The design strategy focused on minimizing demand for energy and water and integrating this into the fabric of the building to reduce reliance on systems and infrastructure. The daylighting strategy applied to the main cycling arena exemplifies this approach. Rather than investing in PVs on the roof of the Velodrome or other ‘bolt-on’ technologies, designing for maximum daylight proved to be a much more economical solution which yielded far greater benefits in terms of reducing carbon emissions. A great deal of effort was put into developing and optimizing rooflights in the main arena to provide sufficient daylight for training purposes for most of the year. Special diffusing glass was used to prevent patches of sunlight appearing on the track and to give a high level of diffuse light inside the building. Energy efficient artificial lighting linked to an intelligent control system can be used to provide elevated lighting levels for major events. This achieves the best balance between energy savings due to daylight use without incurring excessive glazing areas, which would compromise the thermal strategy of the building.
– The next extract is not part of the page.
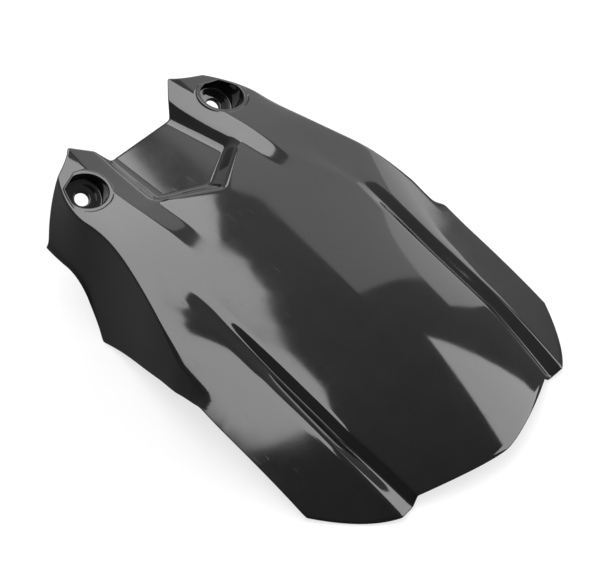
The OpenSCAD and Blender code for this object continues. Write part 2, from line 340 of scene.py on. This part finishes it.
# Inner face and rim
# The sheet is 2 mm thick all over. The inner face follows the outer one with softer corners, and
# a narrow rounded rim closes the sheet all the way round.

INNER_ROUNDS = 12
# Share of the way from the outer to the inner face, and how far out the rim stands there
RIM_PROFILE = [(0.07, 0.28), (0.24, 0.45), (0.76, 0.45), (0.93, 0.28)]
vertices = []
faces = []


def net_normals(net):
    """Normals of a net, out of the top side."""
    normal = np.cross(np.gradient(net, axis=0), np.gradient(net, axis=1))
    return normal / np.linalg.norm(normal, axis=-1, keepdims=True)


def relaxed(field, rounds):
    """The field with each inner value moved towards the mean of its neighbours."""
    for _ in range(rounds):
        padded = np.pad(field, ((1, 1), (1, 1), (0, 0)), mode="edge")
        field = (padded[:-2, 1:-1] + padded[2:, 1:-1] + padded[1:-1, :-2] + padded[1:-1, 2:]) / 4
    return field


def add_points(points):
    """Adds points in millimetres and gives their numbers."""
    start = len(vertices)
    vertices.extend(np.reshape(points, (-1, 3)).tolist())
    return list(range(start, len(vertices)))


def join_rings(first, second, flip=False):
    """Quads between two closed rings of points of the same length."""
    for i in range(len(first)):
        j = (i + 1) % len(first)
        quad = (first[i], first[j], second[j], second[i])
        faces.append(quad[::-1] if flip else quad)


inward = -relaxed(net_normals(outer), INNER_ROUNDS)
inward /= np.linalg.norm(inward, axis=-1, keepdims=True)
inner = outer + WALL * inward
top_id = np.array(add_points(outer)).reshape(COLUMNS, ROWS)
under_id = np.array(add_points(inner)).reshape(COLUMNS, ROWS)

rim_c = np.concatenate([np.arange(COLUMNS), np.full(ROWS - 1, COLUMNS - 1),
                        np.arange(COLUMNS - 2, -1, -1), np.zeros(ROWS - 2, int)])
rim_r = np.concatenate([np.zeros(COLUMNS, int), np.arange(1, ROWS),
                        np.full(COLUMNS - 1, ROWS - 1), np.arange(ROWS - 2, 0, -1)])
rim_top = outer[rim_c, rim_r]
rim_under = inner[rim_c, rim_r]
outward = rim_top - outer[np.clip(rim_c, 1, COLUMNS - 2), np.clip(rim_r, 1, ROWS - 2)]
outward /= np.linalg.norm(outward, axis=1, keepdims=True)
rim_rings = [list(top_id[rim_c, rim_r])]
for share, out in RIM_PROFILE:
    rim_rings.append(add_points(mix(rim_top, rim_under, share) + out * outward))
rim_rings.append(list(under_id[rim_c, rim_r]))
for upper, lower in zip(rim_rings, rim_rings[1:]):
    join_rings(lower, upper)


# Screw wells in the ears
# A round cup is sunk into the top of each ear. It leans back, has a level land and a soft lip round
# its mouth, a seat for the head of a screw at its bottom and a clear hole through that seat.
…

The main arena is highly insulated and fully naturally ventilated in mid-season and summer, significantly reducing energy demand. Extensive computational simulation was used to refine the area requirements for air inlets and outlets to achieve the required level of ventilation. These are seamlessly integrated into the building facades and in combination with exposed thermal mass in strategic locations allow passive cooling of the building in the warm season.
Rainwater is harvested from the Velodrome roof and stored in the undercroft at the west end of the building behind the berm. Recycled rainwater is used to supply the WC/Urinal flushing and any wash down points, along with irrigation of the Velopark when completed post–Games. Using the park-wide non-potable water only as top-up for the rainwater system in periods of low rainfall or high water demand and the use of water saving fittings throughout the building the Velodrome is predicted to achieve an annual reduction of 75% in potable water demand.

Due to their high sustainability aspirations the Olympic Delivery Authority has set a number of sustainability targets. Through carefully consideration and integration of the architecture, structure and building services the design has met or exceeded these requirements.
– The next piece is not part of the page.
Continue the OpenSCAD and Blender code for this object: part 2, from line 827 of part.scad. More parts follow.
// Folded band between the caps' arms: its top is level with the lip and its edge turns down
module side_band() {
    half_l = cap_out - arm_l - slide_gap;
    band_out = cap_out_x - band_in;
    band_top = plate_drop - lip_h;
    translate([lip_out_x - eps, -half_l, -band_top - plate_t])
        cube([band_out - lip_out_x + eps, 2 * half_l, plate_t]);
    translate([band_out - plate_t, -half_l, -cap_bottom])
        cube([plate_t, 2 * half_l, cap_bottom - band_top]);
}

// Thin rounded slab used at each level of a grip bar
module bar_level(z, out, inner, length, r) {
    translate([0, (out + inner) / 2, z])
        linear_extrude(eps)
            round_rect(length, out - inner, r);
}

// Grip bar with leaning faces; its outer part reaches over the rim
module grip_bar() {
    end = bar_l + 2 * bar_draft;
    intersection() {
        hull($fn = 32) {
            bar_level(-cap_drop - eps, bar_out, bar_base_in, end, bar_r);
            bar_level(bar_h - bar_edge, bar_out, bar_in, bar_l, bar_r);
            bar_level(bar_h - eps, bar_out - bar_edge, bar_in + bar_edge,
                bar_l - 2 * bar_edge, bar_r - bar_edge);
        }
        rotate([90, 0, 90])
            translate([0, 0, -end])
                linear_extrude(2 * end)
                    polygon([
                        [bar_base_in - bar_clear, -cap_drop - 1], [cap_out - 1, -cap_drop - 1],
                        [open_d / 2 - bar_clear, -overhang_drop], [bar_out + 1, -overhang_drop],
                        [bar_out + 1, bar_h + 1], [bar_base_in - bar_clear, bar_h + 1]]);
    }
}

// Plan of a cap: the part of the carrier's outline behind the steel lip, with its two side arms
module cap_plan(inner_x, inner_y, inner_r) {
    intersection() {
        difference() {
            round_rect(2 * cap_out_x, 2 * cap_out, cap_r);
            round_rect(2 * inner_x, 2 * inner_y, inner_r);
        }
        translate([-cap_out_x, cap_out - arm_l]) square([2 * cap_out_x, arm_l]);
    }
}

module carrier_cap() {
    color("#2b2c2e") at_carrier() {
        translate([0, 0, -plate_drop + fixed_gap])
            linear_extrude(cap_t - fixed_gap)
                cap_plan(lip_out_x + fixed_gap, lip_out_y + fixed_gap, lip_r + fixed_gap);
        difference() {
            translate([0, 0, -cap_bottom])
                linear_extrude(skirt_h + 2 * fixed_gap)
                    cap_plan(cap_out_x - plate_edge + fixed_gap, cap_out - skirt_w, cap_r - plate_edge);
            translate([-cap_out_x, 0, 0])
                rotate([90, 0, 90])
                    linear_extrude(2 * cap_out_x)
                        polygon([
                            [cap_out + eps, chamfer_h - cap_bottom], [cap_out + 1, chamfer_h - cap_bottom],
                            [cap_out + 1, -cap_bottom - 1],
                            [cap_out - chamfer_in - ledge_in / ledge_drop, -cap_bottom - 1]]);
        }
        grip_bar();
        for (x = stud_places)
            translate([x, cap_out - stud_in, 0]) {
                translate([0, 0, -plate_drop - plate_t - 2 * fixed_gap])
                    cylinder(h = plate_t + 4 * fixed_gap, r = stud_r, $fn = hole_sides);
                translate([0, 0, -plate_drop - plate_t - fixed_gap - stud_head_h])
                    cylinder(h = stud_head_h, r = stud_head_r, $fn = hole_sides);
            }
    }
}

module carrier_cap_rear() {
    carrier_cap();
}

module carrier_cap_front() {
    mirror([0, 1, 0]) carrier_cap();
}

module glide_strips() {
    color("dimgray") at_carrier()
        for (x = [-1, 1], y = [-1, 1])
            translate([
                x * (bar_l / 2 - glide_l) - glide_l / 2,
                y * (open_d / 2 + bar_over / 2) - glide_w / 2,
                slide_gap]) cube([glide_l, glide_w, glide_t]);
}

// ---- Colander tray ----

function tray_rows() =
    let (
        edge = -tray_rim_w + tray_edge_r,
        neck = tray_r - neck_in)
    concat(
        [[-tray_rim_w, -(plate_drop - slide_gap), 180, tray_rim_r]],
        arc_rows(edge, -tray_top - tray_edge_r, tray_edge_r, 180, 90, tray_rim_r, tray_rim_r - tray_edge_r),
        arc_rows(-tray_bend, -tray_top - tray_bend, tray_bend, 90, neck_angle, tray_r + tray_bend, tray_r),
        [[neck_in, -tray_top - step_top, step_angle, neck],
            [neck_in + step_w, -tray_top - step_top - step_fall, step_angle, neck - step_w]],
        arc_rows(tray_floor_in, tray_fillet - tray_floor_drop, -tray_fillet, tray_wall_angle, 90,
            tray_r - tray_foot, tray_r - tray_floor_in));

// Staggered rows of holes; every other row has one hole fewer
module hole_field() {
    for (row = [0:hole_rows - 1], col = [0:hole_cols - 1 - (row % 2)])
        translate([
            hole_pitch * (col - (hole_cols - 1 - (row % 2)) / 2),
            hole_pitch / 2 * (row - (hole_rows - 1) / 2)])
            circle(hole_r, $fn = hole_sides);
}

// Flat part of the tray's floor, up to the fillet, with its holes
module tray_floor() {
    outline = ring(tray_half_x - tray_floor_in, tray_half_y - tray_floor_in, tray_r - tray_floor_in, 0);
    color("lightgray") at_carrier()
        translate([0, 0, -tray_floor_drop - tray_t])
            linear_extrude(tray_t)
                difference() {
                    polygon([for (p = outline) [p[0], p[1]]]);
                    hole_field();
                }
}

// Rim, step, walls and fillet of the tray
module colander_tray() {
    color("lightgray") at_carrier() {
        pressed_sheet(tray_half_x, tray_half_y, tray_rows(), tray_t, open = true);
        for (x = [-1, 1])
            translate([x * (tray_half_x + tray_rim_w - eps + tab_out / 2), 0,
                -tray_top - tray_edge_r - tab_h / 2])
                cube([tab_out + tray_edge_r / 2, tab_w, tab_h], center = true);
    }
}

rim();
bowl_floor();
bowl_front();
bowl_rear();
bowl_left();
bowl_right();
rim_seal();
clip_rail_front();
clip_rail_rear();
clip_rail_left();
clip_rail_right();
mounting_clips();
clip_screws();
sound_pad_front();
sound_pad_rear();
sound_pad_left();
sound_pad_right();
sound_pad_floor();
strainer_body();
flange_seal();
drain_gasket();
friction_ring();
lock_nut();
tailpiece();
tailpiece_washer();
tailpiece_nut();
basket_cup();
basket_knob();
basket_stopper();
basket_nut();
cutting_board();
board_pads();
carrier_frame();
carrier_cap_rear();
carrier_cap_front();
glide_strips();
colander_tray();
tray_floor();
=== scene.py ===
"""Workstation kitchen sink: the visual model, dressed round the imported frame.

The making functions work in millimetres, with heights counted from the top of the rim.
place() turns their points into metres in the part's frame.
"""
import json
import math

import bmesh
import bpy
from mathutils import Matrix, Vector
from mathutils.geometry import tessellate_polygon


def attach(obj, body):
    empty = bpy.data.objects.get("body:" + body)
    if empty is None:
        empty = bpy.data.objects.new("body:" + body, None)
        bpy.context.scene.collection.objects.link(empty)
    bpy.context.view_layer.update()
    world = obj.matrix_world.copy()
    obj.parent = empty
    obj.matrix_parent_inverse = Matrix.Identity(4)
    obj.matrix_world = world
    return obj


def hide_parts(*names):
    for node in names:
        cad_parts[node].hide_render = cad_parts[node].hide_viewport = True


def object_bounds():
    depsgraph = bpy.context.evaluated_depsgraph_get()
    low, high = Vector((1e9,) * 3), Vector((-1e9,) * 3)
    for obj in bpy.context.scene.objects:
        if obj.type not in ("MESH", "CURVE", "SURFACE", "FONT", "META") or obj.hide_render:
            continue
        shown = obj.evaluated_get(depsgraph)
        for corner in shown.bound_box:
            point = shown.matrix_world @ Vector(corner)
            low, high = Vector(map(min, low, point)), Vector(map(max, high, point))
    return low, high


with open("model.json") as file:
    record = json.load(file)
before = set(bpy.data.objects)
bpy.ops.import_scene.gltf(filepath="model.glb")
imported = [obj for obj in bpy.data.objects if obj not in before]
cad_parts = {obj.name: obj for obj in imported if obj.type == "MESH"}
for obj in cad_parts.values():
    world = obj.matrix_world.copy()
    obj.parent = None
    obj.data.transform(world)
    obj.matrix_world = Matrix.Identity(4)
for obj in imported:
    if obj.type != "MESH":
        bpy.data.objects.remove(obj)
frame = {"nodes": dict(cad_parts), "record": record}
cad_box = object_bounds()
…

London 2012 Velodrome Project Facts

Gross Floor Area - 21,700 m²
Treated Floor area - 16,740 m²
Total Steel Weight - 1029 Tonnes
Environmental Rating - BREEAM Excellent
Total Project Cost - £95 Million

Architects - Hopkins Architects
Structural Engineer - Expedition Engineering
M&E Consultant - BDSP
Track Designer - Ron Webb
Main Contractor - ISG
Quantity Surveyor – CLM
Client – Olympic Delivery Authority
Construction Start - 23 February 2009
Contract Duration - 98 Weeks

Annual energy/CO2 consumption for space and water heating (excluding any contributions from onsite renewables which should be noted below) - 58 kWhrs

x 0.19 kgCO2/kWhr - 11 kgCO2/m2

Annual energy/CO2 consumption for electrical usage (excluding any contributions from onsite renewables which should be noted below) - 218 kWhrs

x 0.43 kgCO2/kWhr - 94 kgCO2/m2

CO2 emissions/m² treated floor area - 105 kgCO2/ m²


Notes on the Above Figures
Energy prediction calculations were undertaken at Design Stage E using EDSL TAS software. These were based on a Legacy/Post-Games operation with the building usage based on National Calculation Method with alterations to incorporate specific usage patterns identified in the Legacy Business Plan. Unregulated energy uses such as small power, external light, lifts and catering were accounted for in the energy prediction, including the extensive AV/IT installations (server rooms). The energy prediction calculations were undertaken by BDSP Partnership and were subject to external peer review by the Olympic Delivery Authority Sustainability team.

Olympic Park specific targets and methodology were set by the Olympic Delivery Authority for energy prediction and water consumption estimation. These allowed the evaluation of energy/carbon savings achieved in the design as well as potable water demand reduction in relation to ‘typical’ sports venues. The Velodrome surpasses these targets achieving estimated 75% potable water demand reduction (target of 40%) and 30% carbon emission reduction (compared to the 15% reduction target set by the ODA in relation to Part L requirements). BREEAM Exce llent has been achieved by the Velodrome at the interim design stage using a bespoke BREEAM assessment created for the Olympic and Paralympic venues.

The Velodrome benefits from the Olympic Park district energy network. In this way, the Velodrome not only benefits from but also contributes to the wider energy strategy of the Olympic Park, using the larger scale as a way of reducing the overall environmental impact of the Park as a whole. The electricity and heating provided to the building thus come partially from renewable or low carbon sources. Heating is provided by biomass boilers as well as CHP (combined heat and power) plant, reducing carbon emissions associated with heating by approximately 30%. Electricity also comes from the CHP plant, with a reduced emissions rate of 0.264kgCO2/kWhr (37% reduction). Overall, the CO2 emissions of the building taking into account this contribution is 67kgCO2/m2.